You can´t fully enjoy Malaga city, without sampling the culinary delights on offer, and there is no better place to do this than at Malaga’s Atarazanas market. Full of fresh, tasty and locally sourced produce, you will literally be spoilt for choice. The market building has recently undergone a full refurbishment, which meant it was closed for several years, however, the results are truly spectacular and we can guarantee you won´t be able to enter the market without being blown away by the fabulous stain glass window that greets you.
Parque de Malaga
The city of Malaga has undergone a substantial rejuvenation over the past few decades and now you will find fantastic parks dotted throughout the city. The most notable of these is the Jardines de la Concepcion, a botanical garden that is situated about five kilometres from the city centre. This is easily accessible by car or bus, however, if you a looking to spend your time somewhere more central, then the Malaguenos is recommended.
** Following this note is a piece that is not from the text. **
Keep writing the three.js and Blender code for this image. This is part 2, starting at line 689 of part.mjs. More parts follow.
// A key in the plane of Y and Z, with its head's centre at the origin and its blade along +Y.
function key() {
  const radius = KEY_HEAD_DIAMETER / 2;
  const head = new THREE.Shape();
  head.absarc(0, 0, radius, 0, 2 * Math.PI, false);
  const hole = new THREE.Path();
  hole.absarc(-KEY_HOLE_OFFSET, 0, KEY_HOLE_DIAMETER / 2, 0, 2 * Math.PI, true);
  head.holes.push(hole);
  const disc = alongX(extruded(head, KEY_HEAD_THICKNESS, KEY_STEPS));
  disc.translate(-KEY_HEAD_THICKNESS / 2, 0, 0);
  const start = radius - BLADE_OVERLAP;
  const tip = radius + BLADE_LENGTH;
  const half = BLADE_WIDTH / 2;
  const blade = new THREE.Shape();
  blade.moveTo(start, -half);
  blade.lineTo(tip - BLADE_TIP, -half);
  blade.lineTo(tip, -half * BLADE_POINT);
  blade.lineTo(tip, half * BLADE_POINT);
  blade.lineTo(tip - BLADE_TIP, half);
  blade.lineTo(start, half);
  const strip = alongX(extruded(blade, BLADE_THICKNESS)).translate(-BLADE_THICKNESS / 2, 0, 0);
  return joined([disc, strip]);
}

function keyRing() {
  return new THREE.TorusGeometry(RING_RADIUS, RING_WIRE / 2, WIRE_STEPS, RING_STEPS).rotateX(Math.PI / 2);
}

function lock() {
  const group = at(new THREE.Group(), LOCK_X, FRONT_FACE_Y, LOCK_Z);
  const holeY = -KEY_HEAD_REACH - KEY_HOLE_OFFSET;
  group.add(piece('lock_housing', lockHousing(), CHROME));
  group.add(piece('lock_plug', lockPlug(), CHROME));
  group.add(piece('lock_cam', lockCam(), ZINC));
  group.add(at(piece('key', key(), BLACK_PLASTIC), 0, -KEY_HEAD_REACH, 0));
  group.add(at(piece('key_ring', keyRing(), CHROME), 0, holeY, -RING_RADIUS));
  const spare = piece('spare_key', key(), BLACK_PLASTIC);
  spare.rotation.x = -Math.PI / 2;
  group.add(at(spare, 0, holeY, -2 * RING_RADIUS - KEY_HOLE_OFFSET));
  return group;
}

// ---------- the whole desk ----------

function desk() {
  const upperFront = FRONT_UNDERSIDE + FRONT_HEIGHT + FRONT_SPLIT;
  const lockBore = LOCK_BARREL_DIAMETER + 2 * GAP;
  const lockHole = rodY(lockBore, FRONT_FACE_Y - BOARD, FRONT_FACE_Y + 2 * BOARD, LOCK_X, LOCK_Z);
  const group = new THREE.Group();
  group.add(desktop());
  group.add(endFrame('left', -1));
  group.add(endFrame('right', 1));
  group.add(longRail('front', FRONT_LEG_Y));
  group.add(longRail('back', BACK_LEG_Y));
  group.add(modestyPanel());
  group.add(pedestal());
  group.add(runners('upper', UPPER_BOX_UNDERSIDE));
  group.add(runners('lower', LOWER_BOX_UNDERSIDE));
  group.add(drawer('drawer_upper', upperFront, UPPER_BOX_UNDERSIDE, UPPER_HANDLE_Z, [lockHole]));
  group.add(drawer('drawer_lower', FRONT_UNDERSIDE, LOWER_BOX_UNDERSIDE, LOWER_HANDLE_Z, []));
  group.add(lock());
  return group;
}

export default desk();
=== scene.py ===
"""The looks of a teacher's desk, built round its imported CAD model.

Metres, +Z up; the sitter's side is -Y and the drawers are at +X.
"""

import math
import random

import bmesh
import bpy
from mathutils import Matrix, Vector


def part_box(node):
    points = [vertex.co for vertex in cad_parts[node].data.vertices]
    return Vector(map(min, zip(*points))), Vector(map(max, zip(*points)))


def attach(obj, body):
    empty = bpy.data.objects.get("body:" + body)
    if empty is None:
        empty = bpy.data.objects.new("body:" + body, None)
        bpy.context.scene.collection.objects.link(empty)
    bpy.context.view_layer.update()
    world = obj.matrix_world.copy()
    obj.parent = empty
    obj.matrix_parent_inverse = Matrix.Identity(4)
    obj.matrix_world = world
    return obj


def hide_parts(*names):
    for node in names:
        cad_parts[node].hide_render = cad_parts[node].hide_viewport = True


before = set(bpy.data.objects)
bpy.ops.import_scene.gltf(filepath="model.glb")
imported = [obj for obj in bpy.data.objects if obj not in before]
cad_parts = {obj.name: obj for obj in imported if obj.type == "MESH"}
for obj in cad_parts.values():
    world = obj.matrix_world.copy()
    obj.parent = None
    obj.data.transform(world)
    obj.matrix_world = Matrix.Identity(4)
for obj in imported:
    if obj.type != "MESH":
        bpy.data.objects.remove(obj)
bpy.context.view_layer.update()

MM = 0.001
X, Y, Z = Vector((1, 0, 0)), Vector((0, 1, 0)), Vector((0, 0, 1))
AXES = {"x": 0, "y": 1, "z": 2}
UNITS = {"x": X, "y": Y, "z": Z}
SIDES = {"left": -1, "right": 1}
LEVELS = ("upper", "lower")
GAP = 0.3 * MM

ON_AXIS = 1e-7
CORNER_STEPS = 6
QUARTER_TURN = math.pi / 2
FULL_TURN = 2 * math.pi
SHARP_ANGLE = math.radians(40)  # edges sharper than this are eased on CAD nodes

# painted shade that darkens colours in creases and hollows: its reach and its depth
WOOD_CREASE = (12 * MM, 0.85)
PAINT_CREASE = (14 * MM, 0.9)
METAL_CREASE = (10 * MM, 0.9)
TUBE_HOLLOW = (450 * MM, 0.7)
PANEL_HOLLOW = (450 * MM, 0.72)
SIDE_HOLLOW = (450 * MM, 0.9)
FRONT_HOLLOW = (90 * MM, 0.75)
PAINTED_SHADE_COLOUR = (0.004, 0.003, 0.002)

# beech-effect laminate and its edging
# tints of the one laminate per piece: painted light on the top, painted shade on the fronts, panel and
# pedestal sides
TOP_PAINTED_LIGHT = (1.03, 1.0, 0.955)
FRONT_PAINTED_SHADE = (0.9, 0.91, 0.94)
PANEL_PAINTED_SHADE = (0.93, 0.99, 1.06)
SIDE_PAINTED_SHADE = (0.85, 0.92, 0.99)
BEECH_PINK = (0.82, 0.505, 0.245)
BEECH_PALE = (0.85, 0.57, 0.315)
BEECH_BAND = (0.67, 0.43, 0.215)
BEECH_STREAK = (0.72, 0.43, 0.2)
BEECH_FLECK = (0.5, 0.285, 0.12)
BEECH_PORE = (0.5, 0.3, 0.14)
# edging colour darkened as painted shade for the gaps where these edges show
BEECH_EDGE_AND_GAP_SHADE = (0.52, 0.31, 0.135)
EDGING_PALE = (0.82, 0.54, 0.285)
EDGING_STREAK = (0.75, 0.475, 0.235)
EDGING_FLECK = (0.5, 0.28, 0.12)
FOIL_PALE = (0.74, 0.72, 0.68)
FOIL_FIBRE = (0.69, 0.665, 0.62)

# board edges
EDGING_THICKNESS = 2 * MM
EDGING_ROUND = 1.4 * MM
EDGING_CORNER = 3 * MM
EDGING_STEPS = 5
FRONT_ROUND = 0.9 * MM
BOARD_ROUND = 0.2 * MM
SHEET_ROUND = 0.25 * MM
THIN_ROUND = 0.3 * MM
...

Automobile and Fashion Museum
Located inside the popular La Tabacalera building, you will find an exquisite private collection of automobiles and cutting-edge fashion. Displayed over 6,000 square meters, are one hundred exclusive vehicles, two hundred items of Haute Couture fashion and several other contemporary art pieces. The exhibits have been restored to the highest possible level, allowing you to enjoy the lavish extravagance of a mink-fur car interior, mother-of-pearl dashboard, custom engines, vintage hats and cutting-edge design. This museum ranks within the top ten museums in the whole of Spain, and holds the top spot on Tripadvisor for “Things to do in Malaga”, so it really shouldn´t be missed.
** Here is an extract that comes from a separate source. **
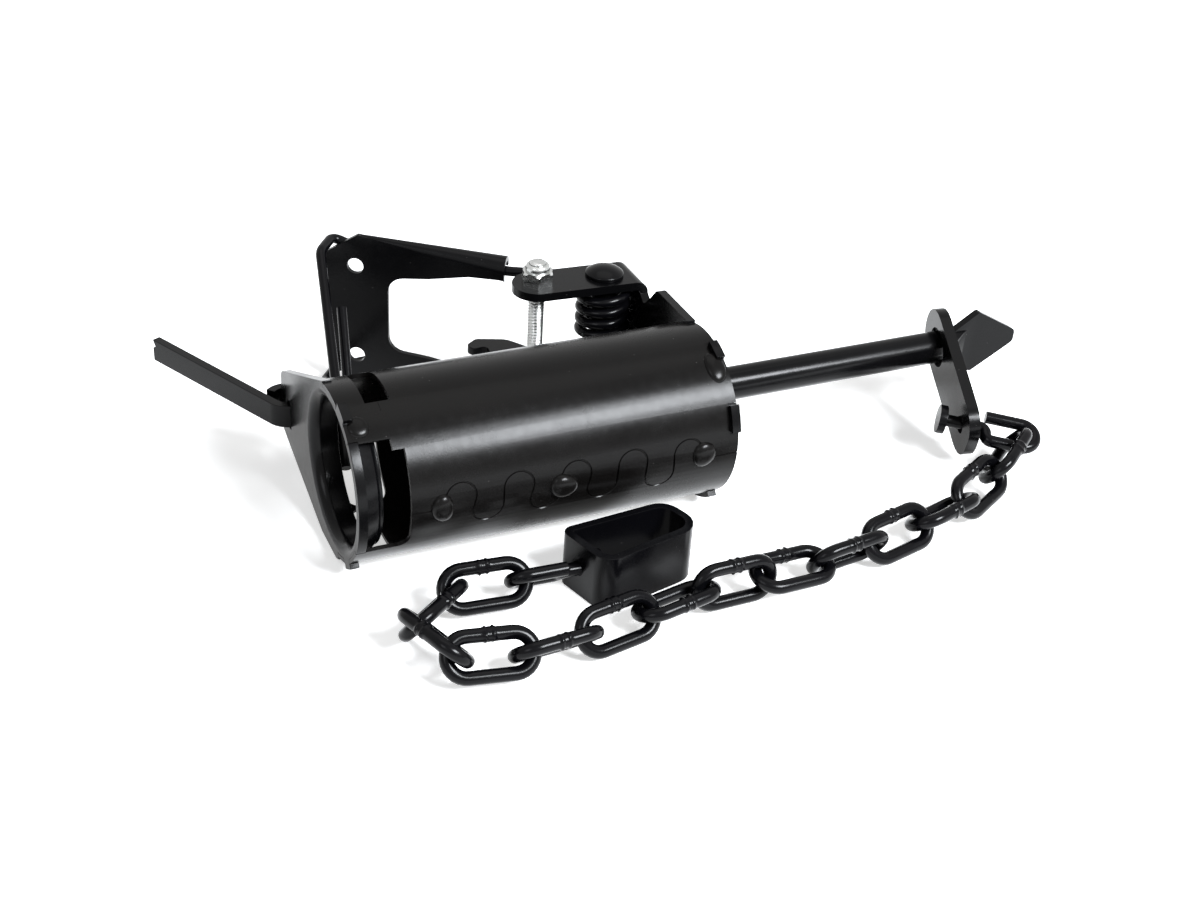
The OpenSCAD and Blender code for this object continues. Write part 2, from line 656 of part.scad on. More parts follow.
// A welded chain link, long along X
module link_body() {
    r = link_d / 2;
    bow_r = link_w / 2 - r;
    half = link_in / 2 - bow_r + r;
    for (s = [-1, 1]) {
        translate([0, s * bow_r, 0]) bar_x(-half, 2 * half, r);
        translate([s * half, 0, 0]) rotate(s > 0 ? -90 : 90) rotate_extrude(angle = 180)
            translate([bow_r, 0]) circle(r = r);
    }
    translate([0, bow_r, 0]) bar_x(-1.6, 3.2, r + 0.5);
}

module chain_link(k) color([0.11, 0.11, 0.12]) {
    s = chain_lay[k];
    translate(link_start(k) + link_step(k) / 2) rotate([s.z, -s.y, s.x]) link_body();
}

// The box swivel: a strip bent into a box, with a headed eye through one end
box_heading = -2.7;
box_eye_l = 21;
box_foot = 2.8;

// X runs along the shank of the box's eye, from the inside of the eye's bend on
module at_box() {
    translate([50, -48.8, floor_z + box_h / 2]) rotate(box_heading) children();
}

module box_eye() color([0.12, 0.12, 0.13]) at_box() translate([box_eye_l, 0, 0]) rotate([45, 0, 180])
    eye_swivel(-box_t - 2.8 - head_t, box_foot, box_eye_l - box_foot + link_d + link_gap / 2, eye_w);

// The outer outline of the box, seen from above, with the radius of each corner
box_outline = [[-3.4, box_w / 2 - 2, 3.5], [box_l - 6.2, box_w / 2 + 4, 8],
    [box_l + 1, -2, 8], [5, -box_w / 2 - 1.8, 7]];

module box_swivel() color([0.11, 0.11, 0.12]) at_box() translate([box_eye_l, 0, 0]) difference() {
    translate([0, 0, -box_h / 2]) linear_extrude(box_h) difference() {
        polygon(rounded(box_outline));
        polygon(rounded(box_outline, box_t));
    }
    bar_x(-10, 20, link_d / 2 + run_c);
    translate([box_l - 3, 7, 0]) rotate(22) bar_x(-10, 20, box_hole_d / 2);
}

tube();
mouth_plate();
end_plate();
anchor_rod();
spring_pin();
trigger_bolt();
lock_nut();
spring_upper();
spring_lower();
spring_bridge();
lever();
dog();
trigger();
swivel_plate();
rod_eye();
for (k = [0:13]) chain_link(k);
box_eye();
box_swivel();
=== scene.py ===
import json
import math

import bmesh
import bpy
from bpy.props import FloatProperty, FloatVectorProperty, PointerProperty
from mathutils import Matrix, Vector

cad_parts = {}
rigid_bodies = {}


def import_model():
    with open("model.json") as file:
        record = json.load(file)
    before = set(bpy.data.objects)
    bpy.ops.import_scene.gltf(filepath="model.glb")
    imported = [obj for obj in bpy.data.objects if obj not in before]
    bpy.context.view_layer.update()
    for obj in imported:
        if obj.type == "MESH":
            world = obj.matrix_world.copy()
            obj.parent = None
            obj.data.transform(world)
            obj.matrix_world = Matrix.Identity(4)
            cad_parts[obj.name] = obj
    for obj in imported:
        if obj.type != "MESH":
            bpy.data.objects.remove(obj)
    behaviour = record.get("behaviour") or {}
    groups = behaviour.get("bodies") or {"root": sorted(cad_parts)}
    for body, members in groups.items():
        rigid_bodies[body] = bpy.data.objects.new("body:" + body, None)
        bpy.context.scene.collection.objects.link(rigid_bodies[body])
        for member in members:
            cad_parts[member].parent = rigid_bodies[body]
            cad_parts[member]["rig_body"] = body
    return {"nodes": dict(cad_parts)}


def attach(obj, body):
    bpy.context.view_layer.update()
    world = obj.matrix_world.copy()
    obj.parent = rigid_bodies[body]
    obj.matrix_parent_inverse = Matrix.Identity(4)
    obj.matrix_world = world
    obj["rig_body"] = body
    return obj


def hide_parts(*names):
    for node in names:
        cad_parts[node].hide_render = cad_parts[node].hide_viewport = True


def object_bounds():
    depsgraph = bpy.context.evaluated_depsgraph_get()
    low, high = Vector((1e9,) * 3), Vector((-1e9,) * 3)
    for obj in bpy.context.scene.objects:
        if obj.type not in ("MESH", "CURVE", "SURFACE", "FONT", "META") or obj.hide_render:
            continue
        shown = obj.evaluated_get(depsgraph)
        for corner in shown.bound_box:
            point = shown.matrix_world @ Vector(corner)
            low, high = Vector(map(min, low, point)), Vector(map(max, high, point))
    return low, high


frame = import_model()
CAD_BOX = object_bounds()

bl_info = {
    "name": "Raccoon trap",
    "version": (1, 0, 0),
    "blender": (4, 5, 0),
    "location": "View3D > Sidebar > Raccoon trap",
    "description": "Dresses the packed raccoon trap with painted, plated and threaded pieces",
    "category": "Object",
}

MM = 0.001
LINKS = 14

# Sizes that follow the solids, in millimetres
TUBE_R = 31.75
TUBE_LEN = 139.8
PIN = (125.6, 57.5)
BOLT = (98.4, 59.0)
FLANGE_Z = 28.6
LEVER_TILT = 32.3
LEVER_SHEET = 2.0
COIL_TOP = 23.23
COIL_LOW = 4.5
COIL_R = 8.75
COIL_TURNS = 4
ARM_LEAVES = 97.0

# Sides of the round pieces
WIRE_SIDES = 18
LINK_SIDES = 20
THREAD_SIDES = 30
NUT_SIDES = 72
COLLAR_SIDES = 48

# Gloss of the paint
PAINT_IOR = 1.45
PAINT_SHINE = 0.13

# The stage, in metres: the floor, the sky and the lamps, each lamp with its azimuth and elevation in
# degrees round the middle, its distance, its size and its tint
FLOOR_REACH = 1.2
FLOOR_DROP = 0.0002
FLOOR_GLOW = (0.5, 0.5, 0.495)
SKY_TINT = (0.97, 0.98, 1.0)
SKY_STRENGTH = 0.25
LIT_MIDDLE = Vector((0.09, 0.0, 0.0))
LAMPS = (("key", -62, 40, 1.3, (0.62, 0.36), (0.93, 0.96, 1.0)),
         ("top", 60, 78, 1.5, (1.2, 0.8), (1.0, 0.99, 0.97)),
         ("left", -150, 35, 1.4, (0.5, 0.5), (0.93, 0.95, 1.0)))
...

As the birth-place of Pablo Picasso, it would be a crime to explore Malaga without paying tribute to the artistic icon. You can make a visit to his birth-place, Casa Natal, which is located on the Plaza de la Merced in Malaga city. Here you will find a small collection of his early artwork and artefacts from his youth on display. This small museum provides a unique and intimate insight into the life of this artistic genius, but if you still want to know more, your next stop should be the Picasso Museum, which can be found just a few minutes away.
The Picasso Museum
Since its opening in 2003, the Picasso Museum has quickly became the most visited museum in Andalucia. The people of Malaga are very proud that was Picasso was born in their city, which is why the Palacio de Buenavista has been painstakingly restored to house the prized artwork inside. You will find a wide variety of Picasso´s work available to view, and several classics such as ´Mother and Child´, ´Portrait of Paulo with White Hat´, and ´Olga Kokhlova with Mantilla´.
Malaga city is privileged to be the first home of this Parisian institution outside of France. The permanent collection housed here includes more than eighty famous works from the 20th and 21st centuries, by major artists such as Picasso, Miro, Magritte, Frida Khalo and Giacometti. Located in the heart of the city, and overlooking the bay; this modern building reflects the revolutionary art that is housed inside. It is even topped with a large colourful cube, so amongst the cities predominantly gothic and renaissance architecture it certainly stands out.
Museo de Malaga
Malaga has followed suit with Almeria, Cadiz and Huelva by having a “provincial museum” in their respective cities. Malaga´s museum has eight rooms in total; three of which are allocated to fine arts and five which are dedicated to the archaeology of the region. They include a fine art collection of over two thousand pieces and over fifteen thousand items of archaeological interest.
Modern-day Malaga has developed into a vibrant, artsy and cosmopolitan hub, which is a must-see for anyone visiting the Costa del Sol.
Bask in the sun, discover the history and soak up the culture that this city has to offer.